Hiervoor wordt de volgende onderbouwing gegeven:

  • Van een keurmerk mag verwacht worden dat de naleving en kwaliteit ervan wordt bewaakt.
  • Transparantie over de gevolgen als een deelnemer uittreedt en wat er gebeurt met de gegevensuitwisseling is wenselijk, om de impact op het onderwijsproces zo klein mogelijk te houden.
  • Scholen en andere deelnemers moeten ervan uit kunnen gaan dat er is nagedacht over het uittredingsproces, zodat zij er zo min mogelijk hinder van ondervinden als een uittreding zich voordoet.
Vanuit een ‘neutraal’ standpunt wordt aangegeven dat ook bij een aanbestedingsprocedure van een school gevraagd wordt om deze informatie. Er wordt een vraagteken gezet bij de rol van Edu-V hierin.

Vanuit Edu-V wordt aangegeven dat het bij een aanbesteding gaat over de dienstverlening van de leverancier aan de school. Edu-V vraagt om plannen voor de uittreding uit het stelsel, inclusief de bijbehorende gegevensuitwisseling, en niet om plannen voor het beëindigen van de dienstverlening aan de school. Die dienstverlening aan de school kan, afhankelijk van de situatie en de afspraken hierover, gecontinueerd worden. Daar gaat Edu-V inderdaad niet over.

Als kritische noot wordt meegegeven dat het wellicht handiger is om over een uittreding alleen voorwaarden op te nemen in de toetreding en geen plan te vereisen.

Inzichten l format van het continuïteits- en/of exitplan

Vrijwel iedereen is van mening dat het format de belangrijkste onderwerpen bevat die aan bod moeten komen bij een continuïteits- en/of exitplan.
Het format is een duidelijke leidraad en biedt houvast aan alle partijen.
De continuïteit wordt als belangrijkste onderdeel benoemd.
De aanwezigen geven aan dat het niet nodig is om onderscheid te maken tussen gedwongen of vrijwillige uittreding. Voor beide geldt hetzelfde plan en dezelfde onderwerpen.

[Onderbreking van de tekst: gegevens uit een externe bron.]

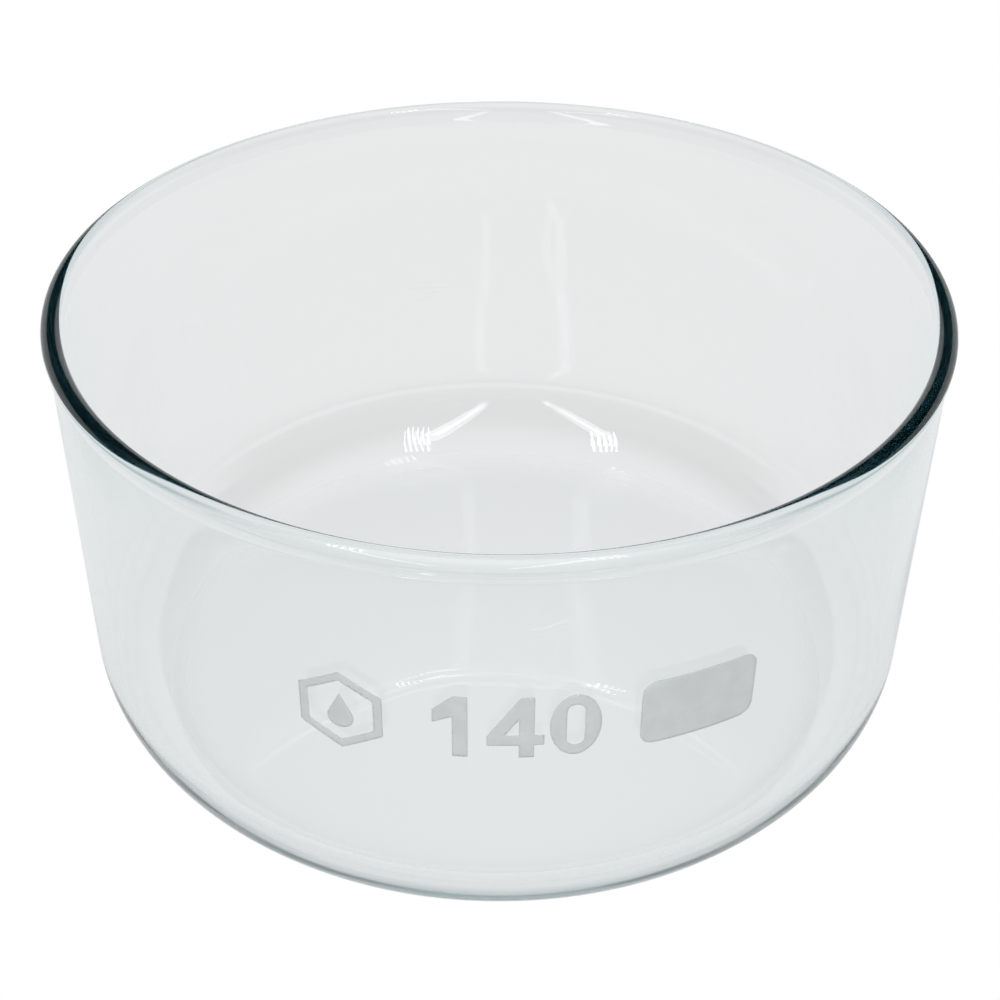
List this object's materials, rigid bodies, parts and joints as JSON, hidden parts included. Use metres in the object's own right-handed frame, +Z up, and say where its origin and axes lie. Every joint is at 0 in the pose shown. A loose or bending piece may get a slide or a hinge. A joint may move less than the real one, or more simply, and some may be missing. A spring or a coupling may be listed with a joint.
{
  "type": "evaporating dish",
  "caption": "Flat-bottomed straight-walled glass evaporating dish without a spout, with a fire-polished rim bead, a rounded heel and fired grey enamel marks.",
  "frame": {"origin": "on the dish's axis, in the plane of the foot ring it stands on", "axes": "+Z up the dish's axis through the mouth, -Y towards the printed marks, +X to the right as the marks are read"},
  "size_m": [0.14, 0.14, 0.075],
  "materials": {
    "clear_glass": "clear, fire-polished",
    "grey_enamel": "matt fired enamel"
  },
  "bodies": {
    "root": {"dish": "clear_glass", "writing_field": "grey_enamel", "numeral_1": "grey_enamel", "numeral_4": "grey_enamel", "numeral_0": "grey_enamel", "hexagon_mark": "grey_enamel", "drop_mark": "grey_enamel"}
  },
  "joints": []
}
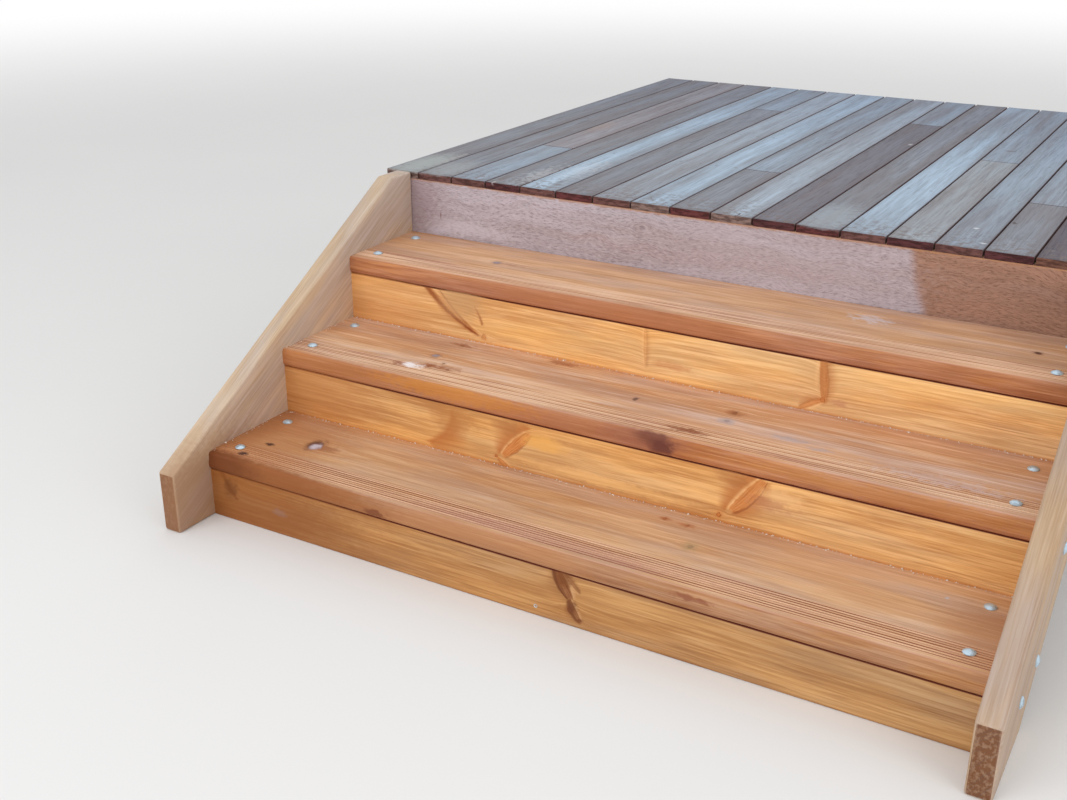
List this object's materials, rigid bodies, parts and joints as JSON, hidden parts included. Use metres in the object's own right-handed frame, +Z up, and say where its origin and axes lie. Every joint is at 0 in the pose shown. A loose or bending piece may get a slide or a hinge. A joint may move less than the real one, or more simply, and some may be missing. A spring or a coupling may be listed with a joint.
{
  "type": "wooden deck stairs",
  "caption": "Closed-stringer timber stairs with reeded bolted treads and closed risers, fixed to the fascia of a boarded deck edge on short piles.",
  "frame": {"origin": "on the ground, under the middle of the part's box", "axes": "+X to the right when going up the stairs, +Y up the flight and into the deck, +Z up"},
  "size_m": [1.939, 2.846, 0.668],
  "materials": {
    "stringer_pine": "pale stained pine, weathered",
    "tread_pine": "reddish-brown stained pine, reeded",
    "riser_pine": "golden stained pine with knots",
    "galvanised_steel": "hot-dip galvanised",
    "fascia_hardwood": "weathered hardwood, pinkish grey",
    "deck_hardwood": "weathered grey hardwood",
    "frame_pine": "treated sawn pine"
  },
  "bodies": {
    "root": {"stringer_left": "stringer_pine", "stringer_right": "stringer_pine", "tread_1": "tread_pine", "tread_2": "tread_pine", "tread_3": "tread_pine", "riser_1": "riser_pine", "riser_2": "riser_pine", "riser_3": "riser_pine", "bracket_left_1": "galvanised_steel", "bracket_left_2": "galvanised_steel", "bracket_left_3": "galvanised_steel", "bracket_right_1": "galvanised_steel", "bracket_right_2": "galvanised_steel", "bracket_right_3": "galvanised_steel", "fascia": "fascia_hardwood", "front_joist": "frame_pine", "joist_1": "frame_pine", "joist_2": "frame_pine", "joist_3": "frame_pine", "rear_joist": "frame_pine", "side_joist_left": "frame_pine", "side_joist_right": "frame_pine", "bearer_left": "frame_pine", "bearer_right": "frame_pine", "pile_front_left": "frame_pine", "pile_front_right": "frame_pine", "pile_rear_left": "frame_pine", "pile_rear_right": "frame_pine", "deck_board_1": "deck_hardwood", "deck_board_2": "deck_hardwood", "deck_board_3": "deck_hardwood", "deck_board_4": "deck_hardwood", "deck_board_5": "deck_hardwood", "deck_board_6": "deck_hardwood", "deck_board_7": "deck_hardwood", "deck_board_8": "deck_hardwood", "deck_board_9": "deck_hardwood", "deck_board_10": "deck_hardwood", "deck_board_11": "deck_hardwood", "deck_board_12": "deck_hardwood", "deck_board_13": "deck_hardwood", "deck_board_14": "deck_hardwood", "deck_board_15": "deck_hardwood", "deck_board_16": "deck_hardwood", "deck_board_17": "deck_hardwood", "deck_board_18": "deck_hardwood"}
  },
  "joints": []
}
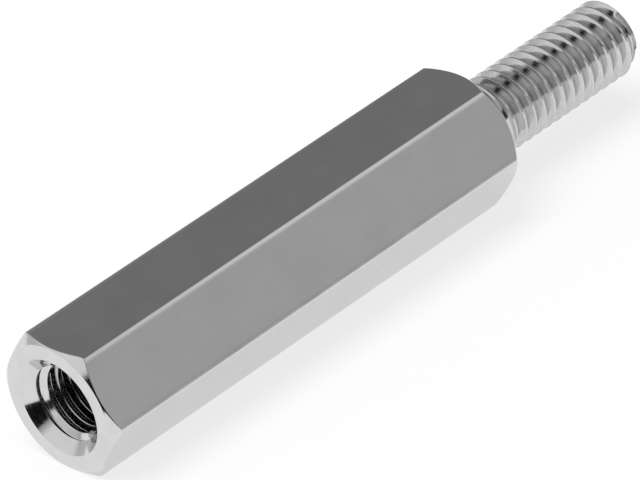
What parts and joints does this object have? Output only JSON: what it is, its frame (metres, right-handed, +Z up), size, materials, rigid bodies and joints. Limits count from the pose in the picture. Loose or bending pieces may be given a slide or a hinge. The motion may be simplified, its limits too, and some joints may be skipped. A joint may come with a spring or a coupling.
{
  "type": "hex standoff",
  "caption": "Bright plated male-female hex standoff: hexagonal spacer with a countersunk tapped blind hole in one end and a threaded stud on the other.",
  "frame": {"origin": "on the surface that the lowest flat lies on, under the middle of the whole length", "axes": "+X along the standoff's axis from the tapped end to the stud's tip, +Z up out of the top flat, +Y across two corners"},
  "size_m": [0.0274, 0.0054, 0.0047],
  "materials": {
    "bright_plating": "bright neutral grey plating over turned metal, slightly satin flats"
  },
  "bodies": {
    "root": {"standoff_body": "bright_plating"}
  },
  "joints": []
}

Inzichten l duidelijkheid en vertrouwen proces uittreding

De helft van de aanwezigen geeft aan dat het duidelijk is hoe het proces uittreding werkt, maar de andere helft geeft aan dat het nog niet duidelijk is.
Gevraagd wordt om de rol van Edu-V in het controleren en naleven van deze afspraken nog verder te beschrijven.
Een deel van de scholen en leveranciers geeft aan dat het voorgestelde proces voldoende vertrouwen geeft, een deel weet het niet en één groepslid is het hier niet mee eens.
Het geeft vertrouwen, omdat deelnemers op voorhand aan het denken worden gezet over continuïteit en dat het aan alle deelnemers wordt gevraagd.
De reden waarom scholen en leveranciers nog niet weten of het vertrouwen geeft, is omdat het hen wel vertrouwen geeft, maar ze het voor de andere partijen die betrokken zijn in de keten nu niet kunnen inschatten.
De genoemde reden waarom het geen vertrouwen geeft, is omdat er niet op nageleefd kan worden. Een deelnemer vertrekt immers uit het stelsel en hiermee is verdere naleving door Edu-V op de uitvoering van het plan niet mogelijk. Ook wordt aangehaald dat het in de praktijk toch vaak anders gaat, dan dat op voorhand is bedacht in een plan.
Het zou helpen als de benaming voor het ‘exitplan’ beter aansluit bij wat daadwerkelijk mogelijk is op het onderwerp uittreding. Een deel van de aanwezigen geeft aan dat ze bij een plan verwachten dat toegezien wordt op de uitvoering daarvan, terwijl dit niet door Edu-V mogelijk zal zijn. Het betreft daarmee meer een intentie of een voorstel van de deelnemer over de aanpak bij uittreding.